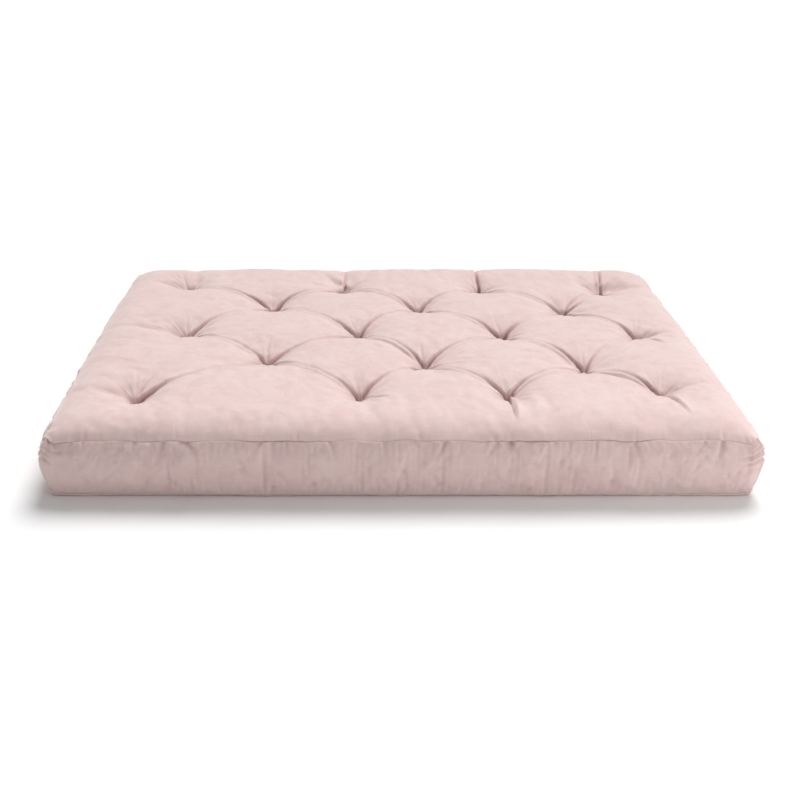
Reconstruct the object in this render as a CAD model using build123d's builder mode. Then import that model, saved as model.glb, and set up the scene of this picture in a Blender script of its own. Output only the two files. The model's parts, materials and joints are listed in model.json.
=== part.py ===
"""A tufted futon mattress for a full-size (54 by 75 inch) bi-fold frame, in millimetres.

+X runs along the long side, +Y from the front edge to the rear edge, +Z up. The origin is under the middle of
the mattress, on the surface that it lies on. A sewn cover of six cloth panels holds five layers of filling, and
tuft cords tie the cover down through all of them. The mattress folds up along one crease, so every piece that
crosses the crease is made in two, one half for the seat and one for the back.
"""

from build123d import *

import os

LENGTH = 1905
WIDTH = 1372
THICKNESS = 203
TICKING = 2
CORNER_RADIUS = 52

# The upper rim is full and round, and the lower one is pressed flat by the weight. A seam lies low on each.
UPPER_RIM_RADIUS = 45
LOWER_RIM_RADIUS = 18
HIGH_SEAM = 172
LOW_SEAM = 10

FOLD_Y = -80
FOLD_GAP = 1

# Heights of the joints between the filling's layers, from the underside up.
LAYER_TOPS = {
    "lower_batting": 50,
    "lower_foam": 75,
    "core_batting": 126,
    "upper_foam": 151,
    "upper_batting": THICKNESS - TICKING,
}

# Each row of tufts: y at x = -TUFT_REACH, y at x = +TUFT_REACH, and the x of each tuft. The tufts are set by
# hand, so the rows aren't quite straight or evenly spaced.
TUFT_REACH = 750
TUFT_ROWS = (
    (-460, -415, (-740, -110, 310, 745)),
    (-180, -265, (-390, 85, 560)),
    (25, 0, (-665, -115, 345, 775)),
    (280, 220, (-410, 85, 580)),
    (480, 430, (-720, -165, 315, 750)),
)

# A pit is the hollow that a tuft pulls into the cover: its depth, and its radius at the mouth and the floor.
UPPER_PIT_DEPTH = 50
UPPER_PIT_MOUTH = 55
LOWER_PIT_DEPTH = 22
LOWER_PIT_MOUTH = 35
PIT_FLOOR = 9

CORD_RADIUS = 1.5
CORD_CLEARANCE = 0.2
CORD_HALF_SPAN = 5
CORD_BEND = 2.4
KNOT_RADIUS = 4


def tuft_places():
    """The (x, y) of every tuft, by row and place, such as (1, 1) for the front row's left tuft."""
    places = {}
    for row, (y_left, y_right, xs) in enumerate(TUFT_ROWS, start=1):
        slope = (y_right - y_left) / (2 * TUFT_REACH)
        for place, x in enumerate(xs, start=1):
            places[row, place] = (x, y_left + slope * (x + TUFT_REACH))
    return places


TUFTS = tuft_places()


def stock(inset):
    """The whole mattress as one block, drawn in by inset, with its tuft pits and the cords' holes."""
    with BuildPart() as block:
        with BuildSketch(Plane.XY.offset(inset)):
            RectangleRounded(LENGTH - 2 * inset, WIDTH - 2 * inset, CORNER_RADIUS - inset)
        extrude(amount=THICKNESS - 2 * inset)
        fillet(block.edges().group_by(Axis.Z)[0], LOWER_RIM_RADIUS - inset)
        fillet(block.edges().group_by(Axis.Z)[-1], UPPER_RIM_RADIUS - inset)
        with Locations(*[(x, y, THICKNESS - inset) for x, y in TUFTS.values()]):
            Cone(
                PIT_FLOOR + inset,
                UPPER_PIT_MOUTH + inset,
                UPPER_PIT_DEPTH,
                align=(Align.CENTER, Align.CENTER, Align.MAX),
                mode=Mode.SUBTRACT,
            )
        with Locations(*[(x, y, inset) for x, y in TUFTS.values()]):
            Cone(
                LOWER_PIT_MOUTH + inset,
                PIT_FLOOR + inset,
                LOWER_PIT_DEPTH,
                align=(Align.CENTER, Align.CENTER, Align.MIN),
                mode=Mode.SUBTRACT,
            )
        legs = [(x + side * CORD_HALF_SPAN, y, 0) for x, y in TUFTS.values() for side in (-1, 1)]
        with Locations(*legs):
            Hole(CORD_RADIUS + CORD_CLEARANCE)
    return block.part


def between(block, low, high):
    """The slice of a block from one height to another."""
    with BuildPart() as slab:
        add(block)
        split(bisect_by=Plane.XY.offset(low), keep=Keep.TOP)
        split(bisect_by=Plane.XY.offset(high), keep=Keep.BOTTOM)
    return slab.part


def half(block, name):
    """The part of a block on one side of the crease: name is seat, in front of it, or back, behind it."""
    side, keep = {"seat": (-1, Keep.TOP), "back": (1, Keep.BOTTOM)}[name]
    edge = FOLD_Y + side * FOLD_GAP / 2
    with BuildPart() as piece:
        add(block)
        split(bisect_by=Plane.XZ.offset(-edge), keep=keep)
    return piece.part


def corner_seam(x_side, y_side):
    """The upright plane of a corner's seam. Its upper side holds the front or rear border."""
    corner = (x_side * LENGTH / 2, y_side * WIDTH / 2, 0)
    return Plane(origin=corner, x_dir=(0, 0, 1), z_dir=(-x_side, y_side, 0))


def border(ring, seams, keep):
    """One side's border, cut from the ring between its two corner seams."""
    with BuildPart() as strip:
        add(ring)
        for seam in seams:
            split(bisect_by=seam, keep=keep)
    return strip.part


def tuft_cord(x, y):
    """One tuft's cord: a loop through the whole mattress, closed in both pits, with its knot in the upper one.

    It turns outside the cover, so that both legs are straight where they pass through their holes.
    """
    pit_floor = THICKNESS - UPPER_PIT_DEPTH
    low = LOWER_PIT_DEPTH - CORD_BEND
    high = pit_floor + CORD_BEND
    with BuildPart() as cord:
        with BuildLine(Plane.XZ) as route:
            FilletPolyline(
                (0, low),
                (CORD_HALF_SPAN, low),
                (CORD_HALF_SPAN, high),
                (0, high),
                radius=CORD_BEND,
            )
        with BuildSketch(Plane(origin=route.line @ 0, z_dir=route.line % 0)):
            Circle(CORD_RADIUS)
        sweep(path=route.line)
        mirror(about=Plane.YZ)
        with Locations((0, 0, pit_floor + KNOT_RADIUS)):
            Sphere(KNOT_RADIUS)
    return cord.part.moved(Location((x, y, 0)))


def rim_zone():
    """The band around the mattress, between its two seams, that the borders lie in."""
    with BuildPart() as zone:
        with BuildSketch(Plane.XY.offset(LOW_SEAM)):
            RectangleRounded(LENGTH, WIDTH, CORNER_RADIUS)
            RectangleRounded(
                LENGTH - 2 * UPPER_RIM_RADIUS,
                WIDTH - 2 * UPPER_RIM_RADIUS,
                CORNER_RADIUS - UPPER_RIM_RADIUS,
                mode=Mode.SUBTRACT,
            )
        extrude(amount=HIGH_SEAM - LOW_SEAM)
    return zone.part


def cover_panels(casing):
    """The six cloth panels of the cover, with those that cross the crease in two halves."""
    zone = rim_zone()
    with BuildPart() as ring:
        add(casing)
        add(zone, mode=Mode.INTERSECT)
    with BuildPart() as faces:
        add(casing)
        add(zone, mode=Mode.SUBTRACT)
    lower = between(faces.part, 0, THICKNESS / 2)
    upper = between(faces.part, THICKNESS / 2, THICKNESS)
    front_seams = corner_seam(-1, -1), corner_seam(1, -1)
    rear_seams = corner_seam(-1, 1), corner_seam(1, 1)
    left = border(ring.part, (front_seams[0], rear_seams[0]), Keep.BOTTOM)
    right = border(ring.part, (front_seams[1], rear_seams[1]), Keep.BOTTOM)
    panels = {
        "front_border": border(ring.part, front_seams, Keep.TOP),
        "rear_border": border(ring.part, rear_seams, Keep.TOP),
    }
    for body in ("seat", "back"):
        panels[f"{body}_top_panel"] = half(upper, body)
        panels[f"{body}_bottom_panel"] = half(lower, body)
        panels[f"{body}_left_border"] = half(left, body)
        panels[f"{body}_right_border"] = half(right, body)
    return panels


def filling_layers(filling):
    """The five layers of batting and foam, each in two halves."""
    layers = {}
    low = TICKING
    for name, high in LAYER_TOPS.items():
        layer = between(filling, low, high)
        for body in ("seat", "back"):
            layers[f"{body}_{name}"] = half(layer, body)
        low = high
    return layers


def main():
    filling = stock(TICKING)
    outer = stock(0)
    with BuildPart() as casing:
        add(outer)
        add(filling, mode=Mode.SUBTRACT)
    parts = cover_panels(casing.part)
    parts.update(filling_layers(filling))
    for (row, place), (x, y) in TUFTS.items():
        parts[f"tuft_cord_{row}_{place}"] = tuft_cord(x, y)
    os.makedirs("parts", exist_ok=True)
    for name, part in parts.items():
        part.label = name
        export_step(part, f"parts/{name}.step")


main()
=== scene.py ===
"""The looks of the tufted futon mattress, in metres, in the frame of its CAD model.

The cover starts as one shell of cloth, which is simulated and creased whole and then cut along its seams.
The underside, the layers of filling and the tuft cords follow the finished shell.
"""

import json
import math

import bpy
import numpy as np
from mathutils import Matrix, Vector


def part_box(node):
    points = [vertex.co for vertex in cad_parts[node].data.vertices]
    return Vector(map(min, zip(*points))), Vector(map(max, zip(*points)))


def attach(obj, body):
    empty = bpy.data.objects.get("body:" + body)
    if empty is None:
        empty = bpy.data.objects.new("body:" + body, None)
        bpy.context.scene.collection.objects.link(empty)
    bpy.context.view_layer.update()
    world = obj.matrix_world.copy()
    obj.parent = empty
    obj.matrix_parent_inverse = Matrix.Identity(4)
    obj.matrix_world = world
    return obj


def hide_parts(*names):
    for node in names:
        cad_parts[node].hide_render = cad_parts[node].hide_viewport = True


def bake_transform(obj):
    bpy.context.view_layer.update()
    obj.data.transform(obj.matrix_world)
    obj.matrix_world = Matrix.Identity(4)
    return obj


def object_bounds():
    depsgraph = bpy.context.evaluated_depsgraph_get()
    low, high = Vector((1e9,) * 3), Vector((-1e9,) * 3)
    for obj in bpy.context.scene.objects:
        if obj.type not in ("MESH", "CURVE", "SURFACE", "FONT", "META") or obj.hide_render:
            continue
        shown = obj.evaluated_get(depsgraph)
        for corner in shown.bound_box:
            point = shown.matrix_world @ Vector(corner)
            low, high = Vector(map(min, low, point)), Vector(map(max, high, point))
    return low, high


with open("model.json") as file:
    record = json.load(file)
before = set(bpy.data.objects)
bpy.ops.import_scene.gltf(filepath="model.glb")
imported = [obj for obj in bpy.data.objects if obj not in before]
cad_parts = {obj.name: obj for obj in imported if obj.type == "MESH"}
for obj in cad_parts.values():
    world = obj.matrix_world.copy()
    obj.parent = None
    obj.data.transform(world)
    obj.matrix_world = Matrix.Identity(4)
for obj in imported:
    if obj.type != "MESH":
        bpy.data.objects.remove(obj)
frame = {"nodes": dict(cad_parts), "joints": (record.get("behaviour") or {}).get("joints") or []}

cad_low, cad_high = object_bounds()

# ---------------------------------------------------------------- sizes from the frame
HALF_X, HALF_Y, CROWN = cad_high
LOW_SEAM, HIGH_SEAM = (corner.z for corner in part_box("front_border"))
FOLD_Y = frame["joints"][0]["pos_m"][1]
CORD_RADIUS = 0.0015
CORD_BEND = 0.0024
CORD_HALF_SPAN = 0.005
KNOT_HEIGHT = 0.008


def read_tufts():
    """The (x, y) of every tuft by its row and place, and the heights of the upper and lower pits' floors."""
    places = {}
    for node in frame["nodes"]:
        if node.startswith("tuft_cord"):
            row, place = node.split("_")[-2:]
            low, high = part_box(node)
            places[int(row), int(place)] = np.array([(low.x + high.x) / 2, (low.y + high.y) / 2])
    return dict(sorted(places.items())), high.z - KNOT_HEIGHT, low.z + CORD_RADIUS + CORD_BEND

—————

_Exercise directions_
Copy exactly the lines that run from the first line of the data to the line containing "frame, in millimetres.", please, with both ends included and nothing else.

_Written solution_
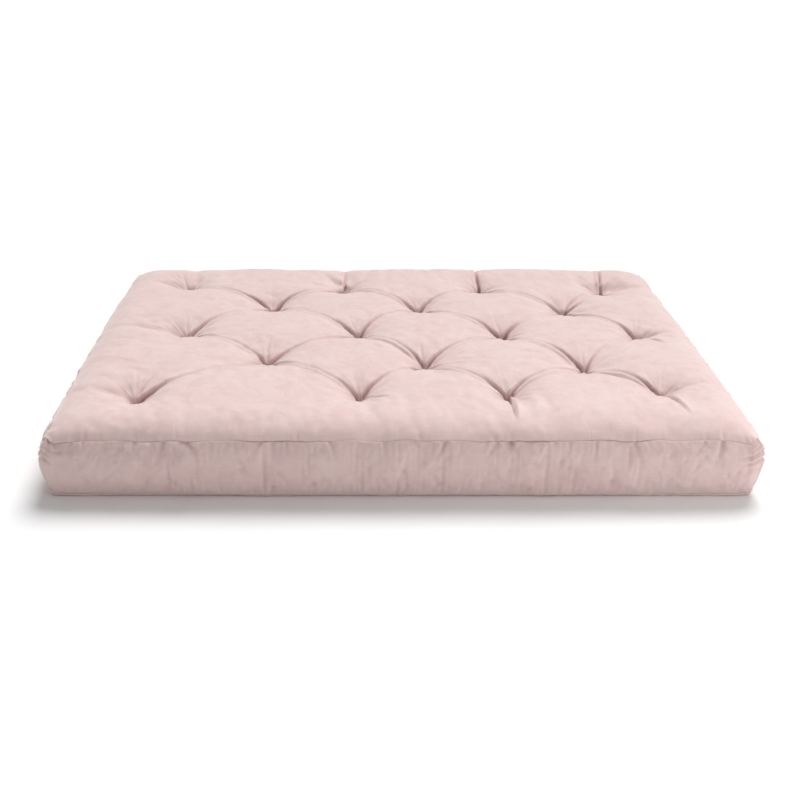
Reconstruct the object in this render as a CAD model using build123d's builder mode. Then import that model, saved as model.glb, and set up the scene of this picture in a Blender script of its own. Output only the two files. The model's parts, materials and joints are listed in model.json.
=== part.py ===
"""A tufted futon mattress for a full-size (54 by 75 inch) bi-fold frame, in millimetres.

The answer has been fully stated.